━━━━━ Data section

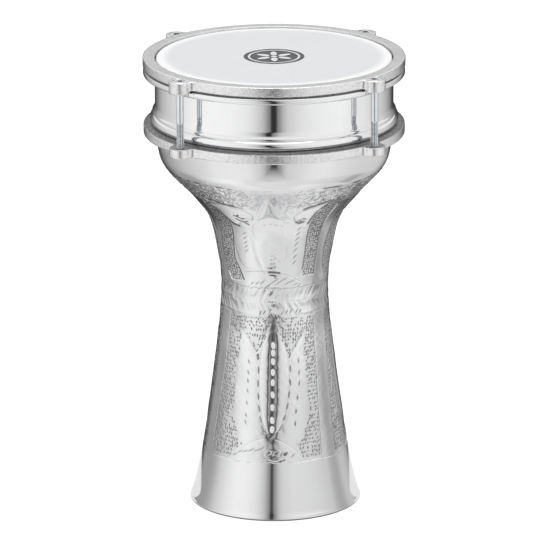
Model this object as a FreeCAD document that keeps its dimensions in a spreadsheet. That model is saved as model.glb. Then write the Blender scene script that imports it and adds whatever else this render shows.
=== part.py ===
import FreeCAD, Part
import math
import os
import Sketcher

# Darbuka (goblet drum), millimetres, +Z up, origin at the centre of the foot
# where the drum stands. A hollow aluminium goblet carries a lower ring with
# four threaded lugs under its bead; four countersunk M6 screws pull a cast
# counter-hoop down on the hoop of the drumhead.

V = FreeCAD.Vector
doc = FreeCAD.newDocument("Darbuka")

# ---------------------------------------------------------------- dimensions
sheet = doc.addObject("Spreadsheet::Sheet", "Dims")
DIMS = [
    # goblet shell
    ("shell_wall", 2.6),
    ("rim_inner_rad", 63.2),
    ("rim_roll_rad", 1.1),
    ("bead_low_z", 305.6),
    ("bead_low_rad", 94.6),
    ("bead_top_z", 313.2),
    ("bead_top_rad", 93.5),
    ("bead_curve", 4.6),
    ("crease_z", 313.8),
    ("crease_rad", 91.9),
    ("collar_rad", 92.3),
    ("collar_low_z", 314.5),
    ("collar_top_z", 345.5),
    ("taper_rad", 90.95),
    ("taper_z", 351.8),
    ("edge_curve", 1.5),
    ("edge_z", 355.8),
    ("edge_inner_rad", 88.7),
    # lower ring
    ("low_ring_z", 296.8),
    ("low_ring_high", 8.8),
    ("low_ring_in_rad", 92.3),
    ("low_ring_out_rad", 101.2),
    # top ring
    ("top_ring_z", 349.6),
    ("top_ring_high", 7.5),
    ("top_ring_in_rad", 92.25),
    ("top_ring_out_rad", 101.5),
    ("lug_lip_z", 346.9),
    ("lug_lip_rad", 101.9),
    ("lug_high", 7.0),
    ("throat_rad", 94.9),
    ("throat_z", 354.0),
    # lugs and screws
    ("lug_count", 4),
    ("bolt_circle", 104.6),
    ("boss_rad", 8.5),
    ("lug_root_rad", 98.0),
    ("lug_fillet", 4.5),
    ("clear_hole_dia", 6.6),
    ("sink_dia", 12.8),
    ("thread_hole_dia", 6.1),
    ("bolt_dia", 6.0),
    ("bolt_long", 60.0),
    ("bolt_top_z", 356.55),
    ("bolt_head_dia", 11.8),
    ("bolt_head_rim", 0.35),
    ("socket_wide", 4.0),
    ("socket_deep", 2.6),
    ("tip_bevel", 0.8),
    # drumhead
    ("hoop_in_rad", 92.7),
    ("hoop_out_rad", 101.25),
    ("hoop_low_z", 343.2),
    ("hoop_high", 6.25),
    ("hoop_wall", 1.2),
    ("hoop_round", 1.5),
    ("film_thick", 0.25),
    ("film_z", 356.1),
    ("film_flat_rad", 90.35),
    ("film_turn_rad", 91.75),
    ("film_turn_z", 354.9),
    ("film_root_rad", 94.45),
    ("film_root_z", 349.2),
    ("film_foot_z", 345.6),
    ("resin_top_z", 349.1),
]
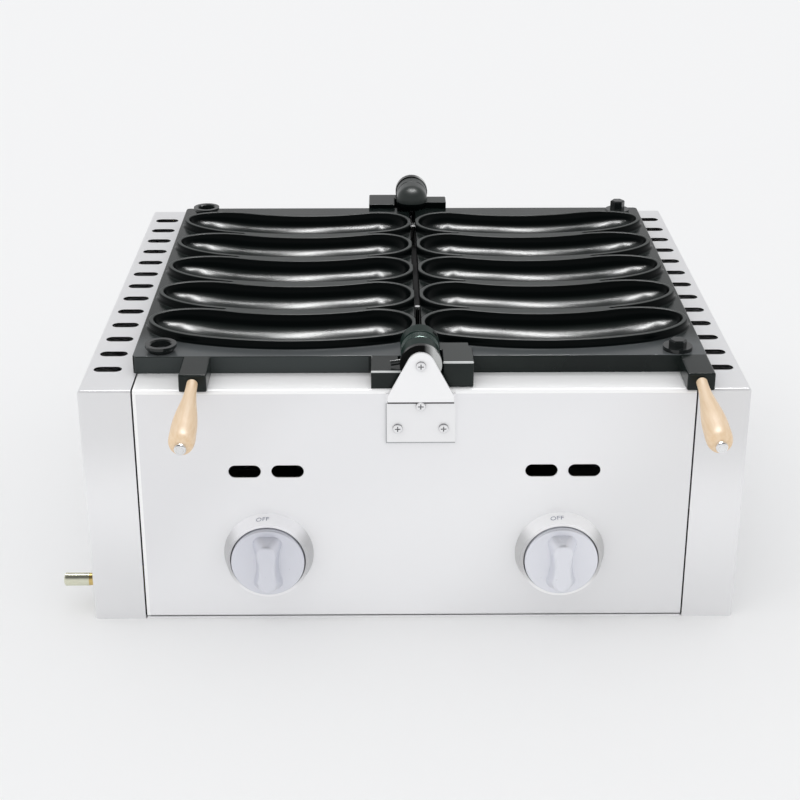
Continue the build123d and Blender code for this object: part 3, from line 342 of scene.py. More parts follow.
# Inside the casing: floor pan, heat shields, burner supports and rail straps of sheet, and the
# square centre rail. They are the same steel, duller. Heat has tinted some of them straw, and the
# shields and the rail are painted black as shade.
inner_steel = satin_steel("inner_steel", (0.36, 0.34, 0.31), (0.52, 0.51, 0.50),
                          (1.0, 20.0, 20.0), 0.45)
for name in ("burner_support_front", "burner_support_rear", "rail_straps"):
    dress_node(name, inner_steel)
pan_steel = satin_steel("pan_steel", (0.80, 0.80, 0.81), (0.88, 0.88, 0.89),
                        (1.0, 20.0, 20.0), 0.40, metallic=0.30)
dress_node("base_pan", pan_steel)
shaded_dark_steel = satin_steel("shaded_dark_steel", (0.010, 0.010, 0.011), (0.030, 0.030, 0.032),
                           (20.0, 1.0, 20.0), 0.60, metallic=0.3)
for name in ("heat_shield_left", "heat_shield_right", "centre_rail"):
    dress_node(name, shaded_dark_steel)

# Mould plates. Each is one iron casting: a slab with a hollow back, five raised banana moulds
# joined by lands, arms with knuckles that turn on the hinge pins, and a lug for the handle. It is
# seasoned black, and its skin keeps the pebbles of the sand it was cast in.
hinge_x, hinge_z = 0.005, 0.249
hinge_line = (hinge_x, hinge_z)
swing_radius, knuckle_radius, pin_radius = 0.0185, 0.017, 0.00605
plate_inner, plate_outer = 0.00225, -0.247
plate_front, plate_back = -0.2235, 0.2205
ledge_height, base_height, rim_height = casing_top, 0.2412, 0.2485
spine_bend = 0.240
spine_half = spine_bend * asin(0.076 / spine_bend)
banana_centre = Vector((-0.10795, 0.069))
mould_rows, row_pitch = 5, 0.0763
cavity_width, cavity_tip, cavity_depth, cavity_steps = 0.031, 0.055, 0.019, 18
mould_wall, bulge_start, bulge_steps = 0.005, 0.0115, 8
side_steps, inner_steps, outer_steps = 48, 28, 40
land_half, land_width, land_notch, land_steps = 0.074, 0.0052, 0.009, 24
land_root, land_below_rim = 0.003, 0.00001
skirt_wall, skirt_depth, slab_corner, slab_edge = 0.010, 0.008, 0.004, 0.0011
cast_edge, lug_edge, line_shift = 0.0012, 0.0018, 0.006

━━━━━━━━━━

§ **Task prompt**: Output an exact copy of each record.

§ **Completed task**:
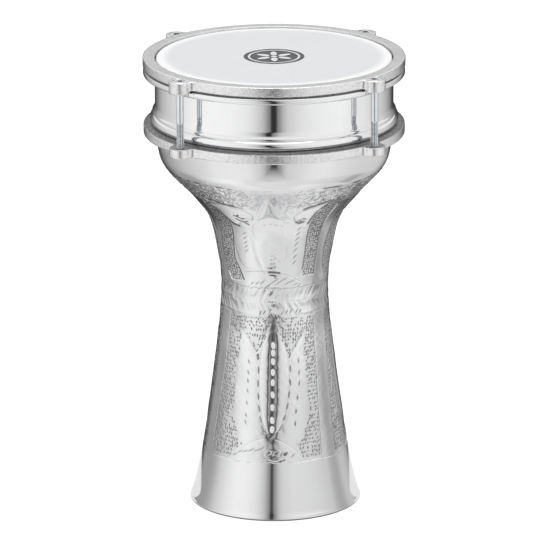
Model this object as a FreeCAD document that keeps its dimensions in a spreadsheet. That model is saved as model.glb. Then write the Blender scene script that imports it and adds whatever else this render shows.
=== part.py ===
import FreeCAD, Part
import math
import os
import Sketcher

# Darbuka (goblet drum), millimetres, +Z up, origin at the centre of the foot
# where the drum stands. A hollow aluminium goblet carries a lower ring with
# four threaded lugs under its bead; four countersunk M6 screws pull a cast
# counter-hoop down on the hoop of the drumhead.

V = FreeCAD.Vector
doc = FreeCAD.newDocument("Darbuka")

# ---------------------------------------------------------------- dimensions
sheet = doc.addObject("Spreadsheet::Sheet", "Dims")
DIMS = [
    # goblet shell
    ("shell_wall", 2.6),
    ("rim_inner_rad", 63.2),
    ("rim_roll_rad", 1.1),
    ("bead_low_z", 305.6),
    ("bead_low_rad", 94.6),
    ("bead_top_z", 313.2),
    ("bead_top_rad", 93.5),
    ("bead_curve", 4.6),
    ("crease_z", 313.8),
    ("crease_rad", 91.9),
    ("collar_rad", 92.3),
    ("collar_low_z", 314.5),
    ("collar_top_z", 345.5),
    ("taper_rad", 90.95),
    ("taper_z", 351.8),
    ("edge_curve", 1.5),
    ("edge_z", 355.8),
    ("edge_inner_rad", 88.7),
    # lower ring
    ("low_ring_z", 296.8),
    ("low_ring_high", 8.8),
    ("low_ring_in_rad", 92.3),
    ("low_ring_out_rad", 101.2),
    # top ring
    ("top_ring_z", 349.6),
    ("top_ring_high", 7.5),
    ("top_ring_in_rad", 92.25),
    ("top_ring_out_rad", 101.5),
    ("lug_lip_z", 346.9),
    ("lug_lip_rad", 101.9),
    ("lug_high", 7.0),
    ("throat_rad", 94.9),
    ("throat_z", 354.0),
    # lugs and screws
    ("lug_count", 4),
    ("bolt_circle", 104.6),
    ("boss_rad", 8.5),
    ("lug_root_rad", 98.0),
    ("lug_fillet", 4.5),
    ("clear_hole_dia", 6.6),
    ("sink_dia", 12.8),
    ("thread_hole_dia", 6.1),
    ("bolt_dia", 6.0),
    ("bolt_long", 60.0),
    ("bolt_top_z", 356.55),
    ("bolt_head_dia", 11.8),
    ("bolt_head_rim", 0.35),
    ("socket_wide", 4.0),
    ("socket_deep", 2.6),
    ("tip_bevel", 0.8),
    # drumhead
    ("hoop_in_rad", 92.7),
    ("hoop_out_rad", 101.25),
    ("hoop_low_z", 343.2),
    ("hoop_high", 6.25),
    ("hoop_wall", 1.2),
    ("hoop_round", 1.5),
    ("film_thick", 0.25),
    ("film_z", 356.1),
    ("film_flat_rad", 90.35),
    ("film_turn_rad", 91.75),
    ("film_turn_z", 354.9),
    ("film_root_rad", 94.45),
    ("film_root_z", 349.2),
    ("film_foot_z", 345.6),
    ("resin_top_z", 349.1),
]
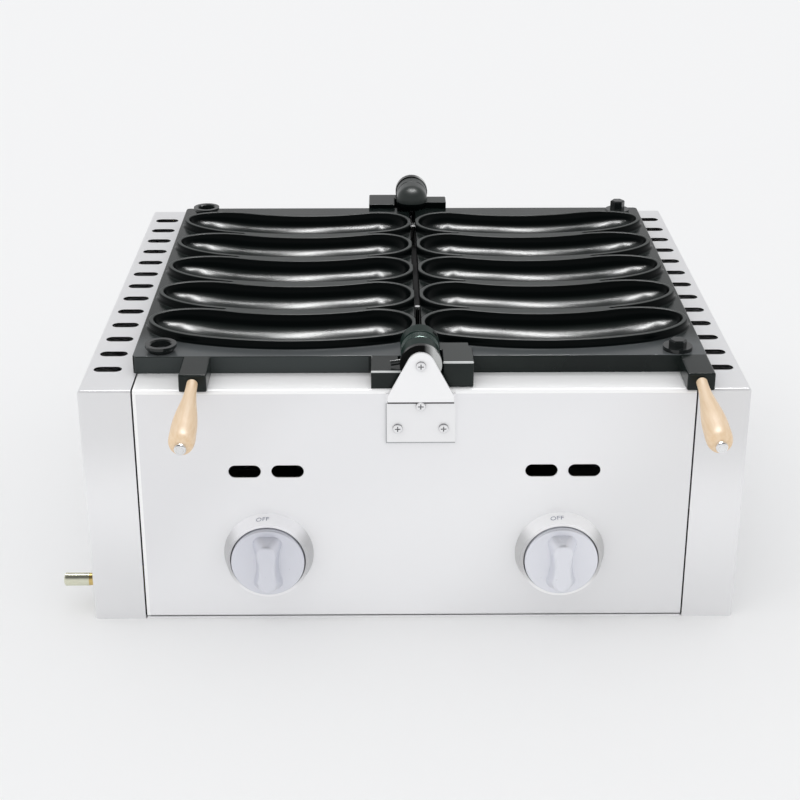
Continue the build123d and Blender code for this object: part 3, from line 342 of scene.py. More parts follow.
# Inside the casing: floor pan, heat shields, burner supports and rail straps of sheet, and the
# square centre rail. They are the same steel, duller. Heat has tinted some of them straw, and the
# shields and the rail are painted black as shade.
inner_steel = satin_steel("inner_steel", (0.36, 0.34, 0.31), (0.52, 0.51, 0.50),
                          (1.0, 20.0, 20.0), 0.45)
for name in ("burner_support_front", "burner_support_rear", "rail_straps"):
    dress_node(name, inner_steel)
pan_steel = satin_steel("pan_steel", (0.80, 0.80, 0.81), (0.88, 0.88, 0.89),
                        (1.0, 20.0, 20.0), 0.40, metallic=0.30)
dress_node("base_pan", pan_steel)
shaded_dark_steel = satin_steel("shaded_dark_steel", (0.010, 0.010, 0.011), (0.030, 0.030, 0.032),
                           (20.0, 1.0, 20.0), 0.60, metallic=0.3)
for name in ("heat_shield_left", "heat_shield_right", "centre_rail"):
    dress_node(name, shaded_dark_steel)

# Mould plates. Each is one iron casting: a slab with a hollow back, five raised banana moulds
# joined by lands, arms with knuckles that turn on the hinge pins, and a lug for the handle. It is
# seasoned black, and its skin keeps the pebbles of the sand it was cast in.
hinge_x, hinge_z = 0.005, 0.249
hinge_line = (hinge_x, hinge_z)
swing_radius, knuckle_radius, pin_radius = 0.0185, 0.017, 0.00605
plate_inner, plate_outer = 0.00225, -0.247
plate_front, plate_back = -0.2235, 0.2205
ledge_height, base_height, rim_height = casing_top, 0.2412, 0.2485
spine_bend = 0.240
spine_half = spine_bend * asin(0.076 / spine_bend)
banana_centre = Vector((-0.10795, 0.069))
mould_rows, row_pitch = 5, 0.0763
cavity_width, cavity_tip, cavity_depth, cavity_steps = 0.031, 0.055, 0.019, 18
mould_wall, bulge_start, bulge_steps = 0.005, 0.0115, 8
side_steps, inner_steps, outer_steps = 48, 28, 40
land_half, land_width, land_notch, land_steps = 0.074, 0.0052, 0.009, 24
land_root, land_below_rim = 0.003, 0.00001
skirt_wall, skirt_depth, slab_corner, slab_edge = 0.010, 0.008, 0.004, 0.0011
cast_edge, lug_edge, line_shift = 0.0012, 0.0018, 0.006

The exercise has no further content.